The Three Ring Senate Circus: Illinois, Minnesota, and New York
Why is Clueless Harry Reid jerking around Roland Burriss to be Obama's Senate replacement in Illinois? Sure, we know the EVIL ONE, Blago, appointed him and, heaven forbid, the Illinois Secretary of State ran out of ink and did not sign off on the appointment.
Leave it to Clueless Harry to screw up something as simple as this process. This policial circus is another example why the Beltway Blowhards have an approval rating approaching ZERO. The Middle East is in turmoil, Fannie Mae and Freddie Mac (thanks to Barney and Chris) are bankrupt, people are getting laid off left and right, the budget deficit now begins with a T (as in trillion) and these Bozos are wasting two days over seating this fine man?
Clueless Harry, if you are looking for someone to expell from the Senate, how about Senator Chris Dodd from Connecticut? While Chairman (in name only) of the Senate Banking Committee, Dodd managed to get some special sweetheart mortgage deals from that sub-prime mortgage machine, Countrywide Financial.
These pathetic leaders remind me of the circus act where the small clown car drives out and the ten clowns jump out and start running around making fools of themselves. Of course, Clueless Harry and his Dem buddies are getting a pass from the liberal mainstream media over this ridiculous circus act.
Can you imagine if Republican Trent Lott was still the majority leader and he pulled this stunt with Mr. Burris, who is black? Al Sharpton and Jesse Jackson and ALL the liberal media, led by Chris Matthews and MSNBC, would be screaming bloody murder. Chris would get a tingle down his leg and proclaim, "How dare Senator Lott, the white majority leader from the southern, Confederate state of Mississippi block this African-American from Lincoln's Illinois! Let's talk to the two pillars of virtue, Jesse and Al right now!"

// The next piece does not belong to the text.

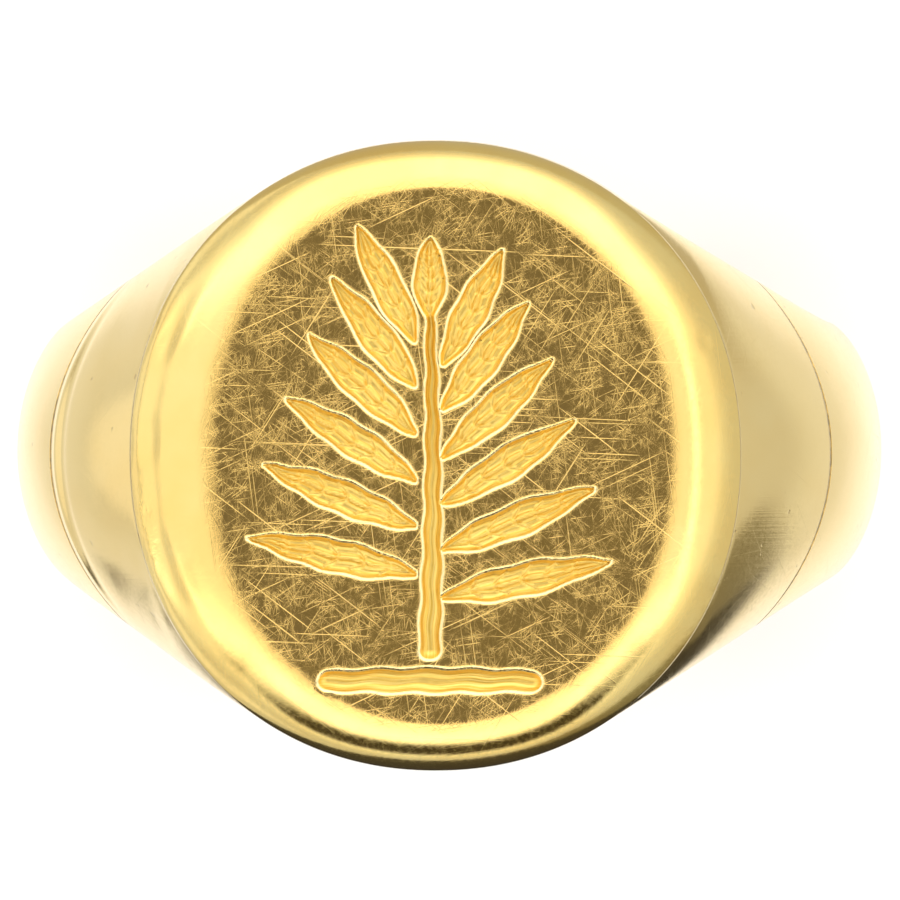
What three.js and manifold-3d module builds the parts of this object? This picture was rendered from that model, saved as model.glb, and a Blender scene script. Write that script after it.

One of the Bozos getting out of the DC clown car will be Al Franken from the once great state of Minnesota. He has been laying low after the suspect recount gave him a razor-thin victory over the weak Republican incumbent, Norm Coleman. Minnesota will henceforth be known as the Land of 10,000 Lakes and 3 Million Stupid Voters. First Jesse "the Body" Ventura becomes governor and now Franken, the left wing, failed talk show host and comic will represent Minnesota in the Senate. You can't make this stuff up.
Finally, the last Senate clown out of the bus will most likely be Caroline You Know Kennedy, from New York. As soon as Hillary becomes Secretary of State, Caroline UH Kennedy will take the gold spoon out of her mouth, mumble a few words and get this coveted Senate seat. This is just what this country needs, another millionaire liberal looking to waste the middle class's money.
The 2009 Beltway Circus is underway. The clowns are out of the bus and running around waiting to entertain you and me and waste all our money. These geniuses will finally get down to business and solve all our problems by spending all the money we don't have on solutions that never work in the long run.